While we see close friends in our personal lives, social media is often used for keeping in touch with all sorts of people that we know. From these more distant acquaintances we can acquire knowledge about what’s going on around the world and not just keep restricted to our tight social circle. Though close friends are often viewed as important for emotional support and for being there for you, and in return you tend to interact with them the most, contacts that you don’t interact with as much are important for exposing new information. The problem between close friends is that if one person figures something out, the information is going to spread quickly within that cluster. Thus the more people you know, the more you will learn because more people will have new ideas they can share with you. Ultimately, Facebook doesn’t replay the same ideas but more so fosters and spreads new ones.

The number of ways you can get new information is infinite, such as news on the internet, but also through the huge number of social networks out there. For example, school, jobs, clubs. People who are similar also tend to associate with each other; thus people talk about if they click or are compatible when looking for friendships. Even in different settings where you have different friends, you will tend to look for those more similar to you. Thus, you and your similar friends will likely only know the same information and find similar content interesting. Another possibility is that you are influenced by what your close friends like and tend to like the same things as well. Overall, you get more information from a strong tie friend than a weak tie friend, but since you have more weak friends, you get more information overall because you have many more weak friends than strong ones.

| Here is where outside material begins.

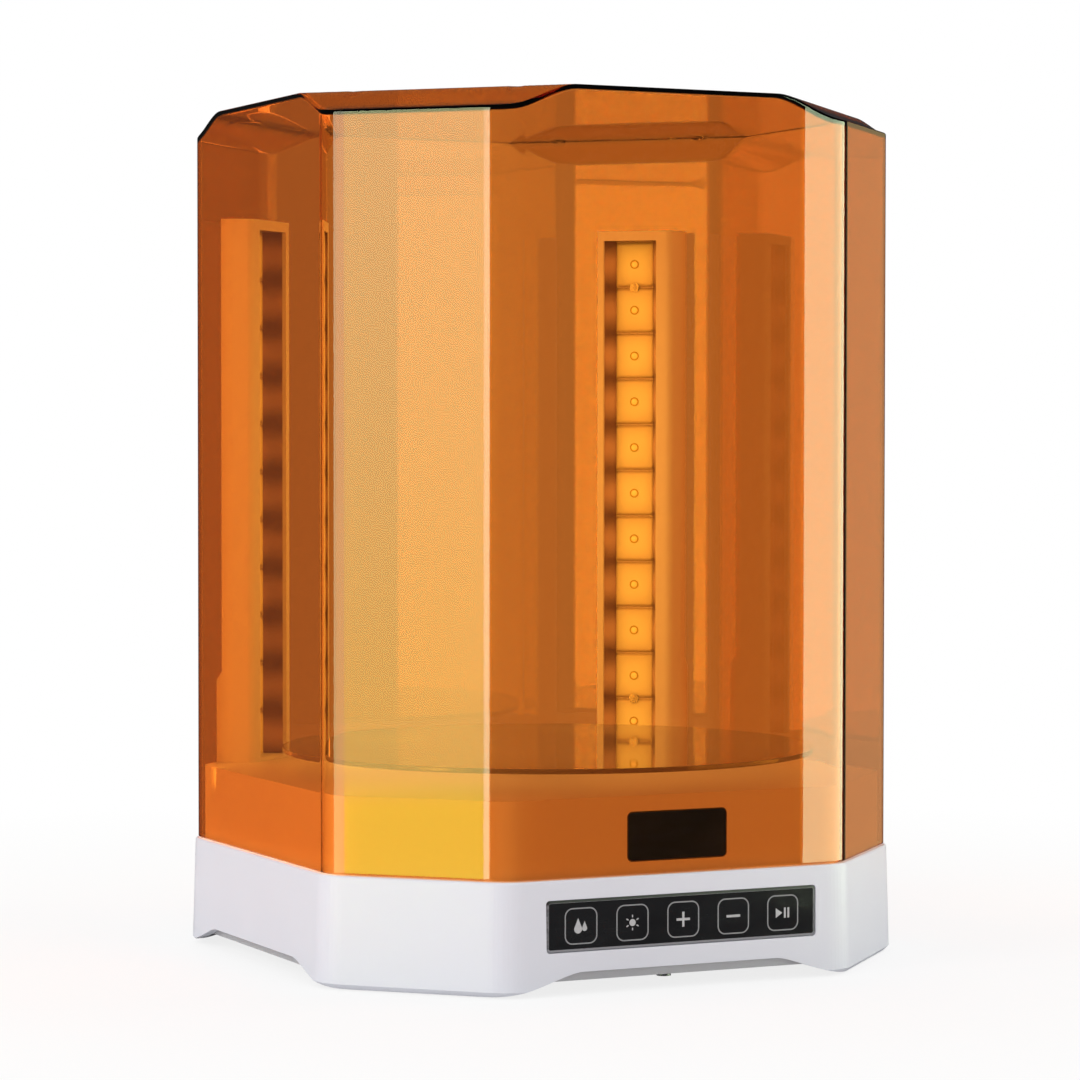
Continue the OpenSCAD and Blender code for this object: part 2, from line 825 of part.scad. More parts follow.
module turntable_hub() {
    color("#1F1F21") at_drive() difference() {
        translate([0, 0, hub_z]) cylinder(d = hub_d, h = disc_z - hub_z);
        translate([0, 0, hub_z - 1])
            cylinder(d = nose_d + 2 * nose_play, h = disc_z - hub_z - hub_roof + 1, $fn = 6);
    }
}

module turntable_disc() {
    edge = 0.3;
    r = table_d / 2;
    color("#F2C48A", 0.5) at_drive(disc_z) rotate_extrude($fn = 128) polygon([
        [0, 0], [r - edge, 0], [r, edge], [r, table_t - edge], [r - edge, table_t], [0, table_t]
    ]);
}

// Light columns, in column coordinates: x along the face, y into the column

function col_edge(v) = col_w2 + spread * v;

// Solid outline of a column, with a rounded front edge on its outer side
module column_outline(depth) {
    hull() {
        polygon([
            [-col_w2, 0], [0, 0], [col_edge(col_round * 2), col_round * 2],
            [col_edge(depth), depth], [-col_edge(depth), depth]
        ]);
        translate([col_w2 - col_round, col_round]) circle(col_round);
    }
}

module column_cavity_outline(depth) {
    front = col_wall;
    polygon([
        [side_wall - col_edge(front), front],
        [col_edge(front) - col_round, front],
        [col_edge(front + col_round) - side_wall, front + col_round],
        [col_edge(depth) - side_wall, depth],
        [side_wall - col_edge(depth), depth]
    ]);
}

// Tongue under the foot that locates the column in a slot in the deck
module tongue(play, len) {
    translate([slot_u0 + 1 - play, col_depth - 4 - play, 0])
        cube([tongue_w + 2 * play, tongue_t + 2 * play, len]);
}

module column_shell(side) {
    slope = 3.5;
    tongue_len = deck_plate;
    color("#F1EFF2") at_column(side, deck_z) difference() {
        union() {
            difference() {
                union() {
                    linear_extrude(col_h) column_outline(col_depth);
                    linear_extrude(plinth_h) column_outline(col_depth + plinth_extra);
                    hull() {
                        translate([0, 0, plinth_h - eps]) linear_extrude(eps)
                            column_outline(col_depth + plinth_extra);
                        translate([0, 0, plinth_h + slope]) linear_extrude(eps) column_outline(col_depth);
                    }
                }
                translate([0, 0, slot_sill]) linear_extrude(col_h - slot_sill - col_wall)
                    column_cavity_outline(col_depth + 1);
                translate([0, 0, slot_sill + plinth_extra])
                    linear_extrude(col_h / 2) column_cavity_outline(col_depth + plinth_extra + 1);
            }
            translate([col_boss_u, col_boss_v, 0]) cylinder(d = col_boss_d, h = col_screw_len + 2);
            for (z = back_screw_z)
                translate([col_boss_u, col_wall - eps, z]) rotate([-90, 0, 0])
                    cylinder(d = col_boss_d, h = col_depth - back_t - col_wall + eps);
            translate([0, 0, -tongue_len]) tongue(0, tongue_len + eps);
        }
        translate([slot_u0, -1, slot_sill]) cube([slot_w, col_wall + 2, slot_top - slot_sill]);
        translate([col_boss_u, col_boss_v, -1]) pilot(small_screw_d, col_screw_len + 1);
        for (z = back_screw_z)
            translate([col_boss_u, col_wall + 1, z]) rotate([-90, 0, 0]) pilot(small_screw_d, col_depth);
        translate([slot_mid, col_depth - 3.5, -5]) cylinder(d = 4, h = 10);
    }
}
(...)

There is a lot of relevance to class. “These distant contacts are also more likely to share novel information” – this relates to what we talked about in class in that most people found out about jobs from people who they were acquaintances with rather than close friends, because people tended to know a lot of the information that were in their own social circles and not as much from other circles, so they would learn new information, such as job information, from other circles.

“When a person interacts with two individuals frequently, those individuals are also likely to interact with one another.” – When a person interacts with two individuals frequently, this is called a strong tie, and according to the Strong Triadic Closure Property, if two individuals have a strong tie with a third person, those first two individuals will likely at least have a weak if not a strong tie between the two of them as well.